Why Mandeville Still Matters
In an age of moral branding, of corporations that sell virtue alongside products, of economies fueled by curated identities and performative ethics—Mandeville’s mirror has never been more relevant.
He asks:
– Are we really doing good—or just feeling good about what we buy?
– Is prosperity driven by values—or by desires dressed as values?
– When we denounce inequality, do we also give up the luxuries it provides?
He does not offer comfort.
He offers clarity.
Not to destroy ethics.
But to disentangle ethics from economics—so that we can see more clearly where they align, and where they don’t.
The Hive We Inhabit
Today, we are still bees—restless, consuming, building.
Our hives are bigger. The flows are faster. The prices higher. The language smoother.
But beneath it all, the same tensions pulse:
Desire and dignity. Growth and justice. Appearance and truth.

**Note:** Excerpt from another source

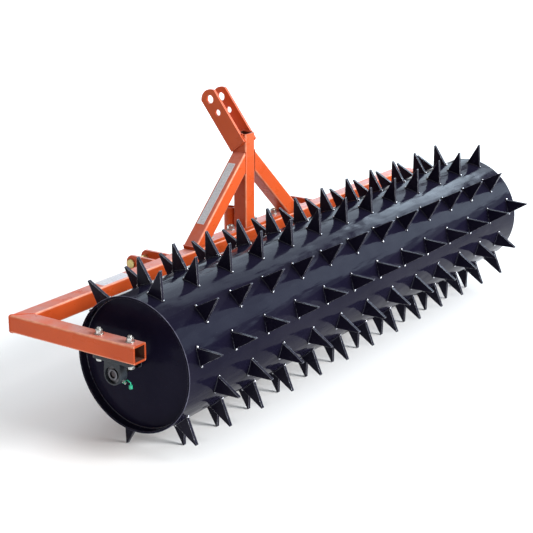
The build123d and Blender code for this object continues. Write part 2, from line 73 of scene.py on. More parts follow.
# Sizes that the frame doesn't state. HALF_PITCH is half the spacing of the blades in a row.
TUBE_CORNER = 0.006
BORE_HALF = 0.01905
BLADE_ROWS = 12
BLADE_THICKNESS = 0.009525
BLADE_HALF_BASE = 0.0254
HALF_PITCH = 0.0762
LINK_PLATE_HALF = 0.03175
LINK_LEAN = math.radians(37.6)
THREAD_PITCH = 0.0017765

# The camera: a long lens, placed from the middle of the axle
SENSOR_WIDTH_MM = 36.0
LENS_MM = 96.1
CAMERA_FROM_AXLE = Vector((-3.6486, -2.2878, 1.3736))
CAMERA_DIRECTION = Vector((0.78458, 0.54318, -0.29899))

# Light from the room: its strength near the horizon, its strength overhead, and its colour
WORLD_SIDES = 0.10
WORLD_OVERHEAD = 0.93
WORLD_WARM = (1.0, 0.985, 0.965)

# One wide sun behind the machine: where it is, its strength and how many degrees it spans
SUN_DIRECTION = Vector((0.25, -0.87, 0.43))
SUN_STRENGTH = 4.7
SUN_SPAN = 30.0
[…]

And so, the fable remains.
Not as a guide.
But as a question:
Can we build a world that is both prosperous and good?
Or must we choose—between the comfort of virtue and the machinery of vice?
Mandeville never answered.
But he dared to ask.
And in that daring, he became something rare:
Not a theorist of what should be,
but a witness to what is.
Not the keeper of the hive — but the one who listened to its hum,
and heard in it the sound of human truth.